We don't want to make up our own schema technology, but (in my view) we need a better description of the interface between schemas and OpenAPI "proper", which I think would highlight when aspects of the schema system leak out into OpenAPI portions (as with required in the Parameter Object, although that is likely solved in Moonwalk by modeling all parameters with a single schema).

karenetheridge commented 4 months ago

I agree that default belongs as a property of parameter objects, just as required is -- the default in json schema is something else entirely really (and as Henry mentioned above, doesn't really work as intended anyway as it is just an annotation, and annotations are not provided for missing properties).

If default existed as a first-order property of parameter objects (and it could also be added for requestBody and response as well), it should be made clear that it is not to be confused with any default property in json schema (and indeed we can recommend against using that keyword in schemas).

mikekistler commented 4 months ago

At a practical level, can't default be specified separately from the "type" (base schema) and combined with allOf? E.g.

    parameters:
    - name: foo
       in: query
       schema:
         allOf:
         - $ref: '#/components/schemas/FooType'
         - default: 'bar'

    components:
      FooType:
        type: string
jbee commented 4 months ago

@mikekistler are you deliberately trying to sabotage or am I missing a joke here? April 1st has also been :thinking:

mikekistler commented 4 months ago

Apologies if I missed the point here.

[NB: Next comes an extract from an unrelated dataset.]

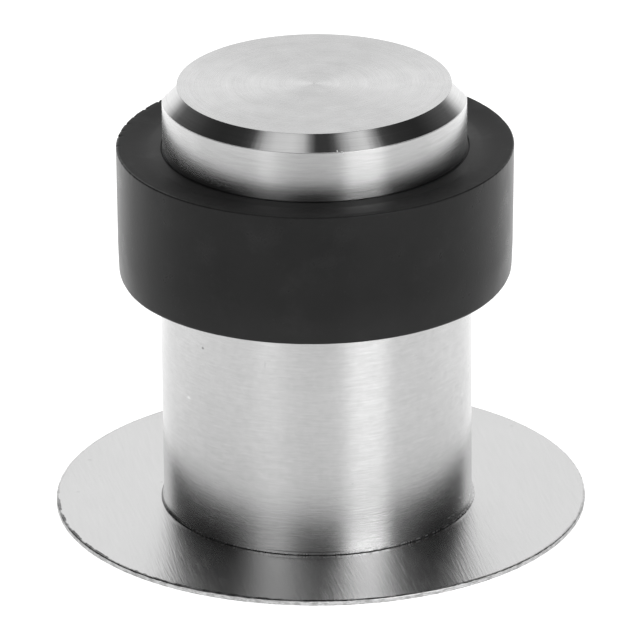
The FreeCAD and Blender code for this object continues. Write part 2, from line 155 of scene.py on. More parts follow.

I was honestly trying to be constructive.

jbee commented 4 months ago

I had hopes that I made a compelling argument why it is wrong to put default on the "type" and why it is a property of the parameter. Putting it on the type but in a different way that is even more unnecessary complex is creative but not helpful :sweat_smile: So I felt compelled to shoot it down before someone says "Lets do that" :joy: Sorry!

mikekistler commented 4 months ago

I guess my confusion here is with the term "type". I know there is a type keyword in JSON schema, but you seem to be using the term to mean something else. Is that right, and if so what do you mean by "type"?

jbee commented 4 months ago

I guess my confusion here is with the term "type"

Because with regards to OpenAPI a schema is the equivalent of a type descriptor. The language we agree upon to describe data structures which in programming languages are modeled by types. Specifically as we do use OpenAPI to represent an API that is implemented in some language (unless that language is untyped or dynamically typed) there should be a 1:1 relation between a type in the source language and the OpenAPI schema we use to communicate said type. As I said earlier it is vital to maintain this 1:1 relation for reuse to keep the size of the resulting documents in check.

Yes, there is much more in JSON schema. That is another reason why it is not a good fit to be used in OpenAPI because most of the features of JSON schema are unnecessary complexity in OpenAPI as no language supports types that would be able to model this. The assumption that an implementation adds a OpenAPI descriptor "on top" of the code is another flawed idea. Anyone that thinks this is feasible has only ever worked with toy examples. In many real systems the sheer surface of the web API is so huge that it would be out of question to maintain a spec that layers on to of the functional code that constantly has to be checked to be "in sync" with what the code actually does and says. The only chance to have a OpenAPI document that is mostly correct is to derive the document from the code directly. And in that process the language types are becoming the schemas so that is why I call them types because that is what they are.

handrews commented 4 months ago

@jbee

Yes, there is much more in JSON schema. That is another reason why it is not a good fit to be used in OpenAPI because most of the features of JSON schema are unnecessary complexity in OpenAPI as no language supports types that would be able to model this.

As arguably the most prolific contributor to the JSON Schema spec in the past decade, I've been trying to argue this point (in agreement with you) for quite some time. I continue to argue the point in the context of OpenAPI 4 (Moonwalk). [EDIT: Although I restrict this argument to the code generation side- there are other runtime things where JSON Schema is a good fit, but it's been conflated with and applied to too many things.]

jbee commented 4 months ago

@handrews

I've been trying to argue this point (in agreement with you) for quite some time

Haha, nice. Arguing for practical simplicity sadly often only finds deaf ears. But I am happy to hold many unpopular opinions :joy: Unfortunately I also tend to express them a bit blunt which isn't always appreciated :sweat_smile:

When it comes to JSON Schema I did implement the validation part in https://github.com/dhis2/json-tree and trying to understand the entirety of JSON Schema just enough to decide where to draw the line was very challenging to say the least.

handrews commented 4 months ago

@OAI/tsc review request:

I think that this boils down to requesting a default field at the Parameter Object level, separate from the Schema Object default. So the question is:

  1. Should we do this in 3.x? (4.0 will change enough that this won't be a direct analogue, and it should be discussed in the OAI/sig-moonwalk repo anwyay)
  2. If so, how to proceed? I suspect this will require writing a proposal for 3.2, because the Parameter Object is already complex, and this would appear to have an interaction with the Schema Object default, which needs to be made very clear

If not, let's close this - there's definitely a real concern and a valid proposed solution, we just need to decide if this is worth putting into 3.x in some way or if we should just consider it holistically in 4.0.

ralfhandl commented 3 months ago

I'd wait until we know how this will look in Moonwalk, then decide whether and how to downport it.

handrews commented 3 months ago

After discussion in the TDC call, I'm going to move this to moonwalk (by moving repos and then converting to a discussion - I'll edit the first comment to add a note explaining that it was filed in the context of 3.x).

@jbee this does not necessarily mean we won't fix it in a later 3.x, but we would rather address it holistically in 4 and then backport whatever makes the most sense.